======== DATA EXCERPT ========
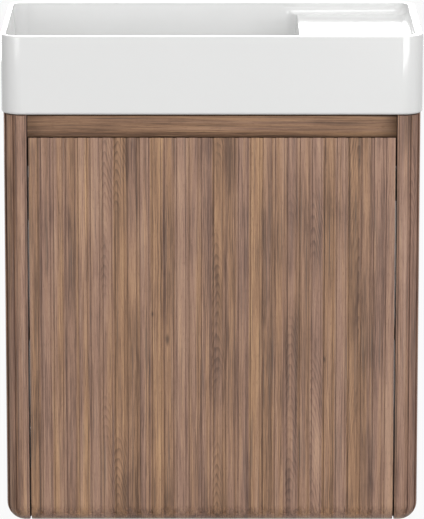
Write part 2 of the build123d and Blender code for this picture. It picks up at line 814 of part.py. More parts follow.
with BuildPart() as bowl_hollow:
    with BuildSketch(Plane.XY.offset(band_floor)):
        with Locations((bowl_centre, basin_middle)):
            RectangleRounded(deck_left - bowl_left, inner_depth, inner_corner_radius)
    extrude(amount=bowl_floor - band_floor, taper=bowl_draft)
    fillet(bowl_hollow.faces().sort_by(Axis.Z)[0].edges(), bowl_floor_radius)

with BuildPart() as deck_hollow:
    with BuildSketch(Plane.XY.offset(band_floor)):
        with Locations(((deck_pocket_left + deck_right) / 2, basin_middle)):
            RectangleRounded(deck_right - deck_pocket_left, inner_depth, inner_corner_radius)
    extrude(amount=deck_floor - band_floor)
    fillet(deck_hollow.faces().sort_by(Axis.Z)[0].edges(), deck_floor_radius)

# The cast hollow under the deck, open below and clear of the bead that the basin beds on
underside_left = deck_left + underside_wall
underside_right = bead_half - seal_width - underside_seat
underside_front = bead_front + seal_width + underside_seat
underside_rear = bead_rear - seal_width - underside_seat
underside_centre = ((underside_left + underside_right) / 2, (underside_front + underside_rear) / 2)
with BuildPart() as underside_hollow:
    with BuildSketch(Plane.XY.offset(basin_bottom)):
        with Locations(underside_centre):
            RectangleRounded(underside_right - underside_left, underside_rear - underside_front,
                             underside_corner_radius)
    extrude(amount=deck_floor - underside_wall - basin_bottom, taper=underside_draft)
    fillet(underside_hollow.faces().sort_by(Axis.Z)[-1].edges(), underside_roof_radius)

with BuildPart() as basin:
    with BuildSketch(Plane.XY.offset(basin_bottom)):
        with Locations((0, basin_middle)):
            RectangleRounded(basin_width, basin_depth, basin_corner_radius)
    extrude(amount=basin_height)
    fillet(basin.faces().sort_by(Axis.Z)[0].edges(), basin_foot_radius)
    for hollow in (rim_hollow, bowl_hollow, deck_hollow, underside_hollow):
        add(hollow.part, mode=Mode.SUBTRACT)
    fillet(basin.faces().sort_by(Axis.Z)[-1].edges(), rim_radius)
    rod((waste_x, waste_y, basin_bottom - over), (0, 0, 1), waste_hole_radius, basin_floor + 2 * over,
        Mode.SUBTRACT)
save(basin, "basin")

# Waste: a flanged tail through the bowl floor, sealed above and nutted below
flange_bottom = bowl_floor + seal_thickness
flange_top = flange_bottom + flange_thickness
tail_bottom = basin_bottom - tail_length
tail_bore = tail_radius - tail_wall

with BuildPart() as waste_top_seal:
    rod((waste_x, waste_y, bowl_floor), (0, 0, 1), flange_radius - seal_edge_inset, seal_thickness)
    rod((waste_x, waste_y, bowl_floor - over), (0, 0, 1), tail_radius + seal_bore_clearance,
        seal_thickness + 2 * over, Mode.SUBTRACT)
save(waste_top_seal, "waste_top_seal")

with BuildPart() as waste_body:
    rod((waste_x, waste_y, tail_bottom), (0, 0, 1), tail_radius, flange_bottom - tail_bottom)
    rod((waste_x, waste_y, flange_bottom), (0, 0, 1), flange_radius, flange_thickness)
    fillet(waste_body.edges().filter_by(GeomType.CIRCLE).group_by(Axis.Z)[-1], flange_edge_radius)
    relief_start = (waste_x, waste_y, tail_bottom + thread_length)
    rod(relief_start, (0, 0, 1), tail_radius + over, thread_relief, Mode.SUBTRACT)
    rod(relief_start, (0, 0, 1), tail_radius - thread_relief_depth, thread_relief)
    rod((waste_x, waste_y, tail_bottom - over), (0, 0, 1), tail_bore, flange_top - tail_bottom + 2 * over,
        Mode.SUBTRACT)
save(waste_body, "waste_body")

with BuildPart() as waste_bottom_seal:
    rod((waste_x, waste_y, basin_bottom), (0, 0, -1), nut_radius - cone_seal_inset, cone_seal_height)
    rod((waste_x, waste_y, basin_bottom + over), (0, 0, -1), tail_radius + seal_bore_clearance,
        cone_seal_height + 2 * over, Mode.SUBTRACT)
save(waste_bottom_seal, "waste_bottom_seal")

with BuildPart() as waste_back_nut:
    with BuildSketch(Plane.XY.offset(basin_bottom - cone_seal_height - nut_height)):
        with Locations((waste_x, waste_y)):
            RegularPolygon(nut_radius, 6)
            Circle(tail_radius + seal_bore_clearance, mode=Mode.SUBTRACT)
    extrude(amount=nut_height)
save(waste_back_nut, "waste_back_nut")

cartridge_top = bowl_floor - cartridge_drop
cartridge_bottom = cartridge_top - cartridge_height
with BuildPart() as waste_cartridge:
    with BuildSketch(Plane.XY.offset(cartridge_bottom)):
        with Locations((waste_x, waste_y)):
            Circle(cartridge_guide_radius)
    extrude(amount=cartridge_height)
    with BuildSketch(Plane.XY.offset(cartridge_top - cartridge_ring_height)):
        with Locations((waste_x, waste_y)):
            Circle(tail_bore - cartridge_clear)
            Circle(tail_bore - cartridge_ring_wall, mode=Mode.SUBTRACT)
            with PolarLocations(0, 3):
                Rectangle(tail_bore - cartridge_ring_wall / 2, cartridge_spoke_width,
                          align=(Align.MIN, Align.CENTER))
    extrude(amount=cartridge_ring_height)
    rod((waste_x, waste_y, cartridge_bottom - over), (0, 0, 1), plug_stem_radius + pin_clearance,
        cartridge_height + 2 * over, Mode.SUBTRACT)
save(waste_cartridge, "waste_cartridge")

plug_bottom = flange_top + plug_rest_gap
with BuildPart() as waste_plug:
    rod((waste_x, waste_y, plug_bottom), (0, 0, 1), plug_radius, plug_height)
    fillet(waste_plug.edges().filter_by(GeomType.CIRCLE).group_by(Axis.Z)[-1], plug_edge_radius)
    stem_bottom = cartridge_bottom + plug_stem_stop
    rod((waste_x, waste_y, stem_bottom), (0, 0, 1), plug_stem_radius, plug_bottom - stem_bottom)
save(waste_plug, "waste_plug")
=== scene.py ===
import logging
import math
from dataclasses import dataclass
from enum import Enum
from typing import Any, Dict, List, Optional, Sequence, Tuple, Union

import bpy
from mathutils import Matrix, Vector


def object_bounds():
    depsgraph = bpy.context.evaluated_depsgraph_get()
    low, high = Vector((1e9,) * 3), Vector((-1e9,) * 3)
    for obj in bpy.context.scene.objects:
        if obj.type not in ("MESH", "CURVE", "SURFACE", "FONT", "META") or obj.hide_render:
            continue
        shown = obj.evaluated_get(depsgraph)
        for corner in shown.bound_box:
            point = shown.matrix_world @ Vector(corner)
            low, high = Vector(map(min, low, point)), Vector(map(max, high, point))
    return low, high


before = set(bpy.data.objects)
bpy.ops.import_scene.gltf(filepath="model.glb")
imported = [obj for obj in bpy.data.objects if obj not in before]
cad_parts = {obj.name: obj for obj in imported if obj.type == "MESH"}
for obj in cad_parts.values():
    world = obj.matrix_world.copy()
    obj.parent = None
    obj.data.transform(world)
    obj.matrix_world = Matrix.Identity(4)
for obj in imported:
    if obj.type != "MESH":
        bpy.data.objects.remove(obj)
cad_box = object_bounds()

log = logging.getLogger("vanity")

Colour = Tuple[float, float, float]
Point = Tuple[float, float, float]
Span = Tuple[float, float]

MILLIMETRES_PER_METRE = 1000.0
MM = 0.001
MEAN = 0.5


class Grain(Enum):
    """Which way the fibres of a piece of wood run."""

    UPRIGHT = "z"
    LEVEL = "x"


class Lathing(Enum):
    """Whether a wooden face is fluted."""

    PLAIN = 0
    FLUTED = 1


class Signal:
    """One output socket of a node, with arithmetic that adds the nodes it needs."""

    def __init__(self, bench: "Bench", socket: bpy.types.NodeSocket) -> None:
        """Wrap a socket.

        Args:
            bench: The node tree that the socket belongs to.
            socket: The output socket.
        """
        self.bench = bench
        self.socket = socket

    def _joined(self, operation: str, left: Any, right: Any) -> "Signal":
        """Add the node for one operation, by the kind of what goes in.

        Args:
            operation: ADD, SUBTRACT, MULTIPLY or DIVIDE, which all three kinds of node know.
            left: The first signal, number or tuple.
            right: The second signal, number or tuple.

        Returns:
            The result.
        """
        kinds = {part.socket.type for part in (left, right) if isinstance(part, Signal)}
        if "RGBA" in kinds:
            return self.bench.mix(left, right, 1.0, operation)
        if "VECTOR" in kinds:
            return self.bench.node("ShaderNodeVectorMath", {"operation": operation}, {0: left, 1: right})
        return self.bench.node("ShaderNodeMath", {"operation": operation}, {0: left, 1: right})

    def __add__(self, other: Any) -> "Signal":
        """Sum."""
        return self._joined("ADD", self, other)

    __radd__ = __add__

    def __sub__(self, other: Any) -> "Signal":
        """Difference."""
        return self._joined("SUBTRACT", self, other)

    def __rsub__(self, other: Any) -> "Signal":
        """Difference, with the signal last."""
        return self._joined("SUBTRACT", other, self)

    def __mul__(self, other: Any) -> "Signal":
        """Product."""
        return self._joined("MULTIPLY", self, other)

    __rmul__ = __mul__

    def __truediv__(self, other: Any) -> "Signal":
        """Quotient."""
        return self._joined("DIVIDE", self, other)

    def __rtruediv__(self, other: Any) -> "Signal":
        """Quotient, with the signal last."""
        return self._joined("DIVIDE", other, self)

    def math(self, operation: str, other: Any = 0.0) -> "Signal":
        """Apply a named operation of the Math node, with an optional second value."""
        return self.bench.node("ShaderNodeMath", {"operation": operation}, {0: self, 1: other})

    def between(self, low: float, high: float) -> "Signal":
        """Step softly from 0 at low to 1 at high, or fall where low is above high.

        Args:
            low: Where the result is 0.
            high: Where the result is 1.

        Returns:
            The step.
        """
        rising = self.bench.node(
            "ShaderNodeMapRange",
            {"interpolation_type": "SMOOTHSTEP"},
            {"Value": self, "From Min": min(low, high), "From Max": max(low, high)},
        )
        return rising if low < high else 1.0 - rising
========
### WHAT IS ASKED
Make a list of all lines in the data that contain "objects".

### COMPLETED TASK
    for obj in bpy.context.scene.objects:
before = set(bpy.data.objects)
imported = [obj for obj in bpy.data.objects if obj not in before]
        bpy.data.objects.remove(obj)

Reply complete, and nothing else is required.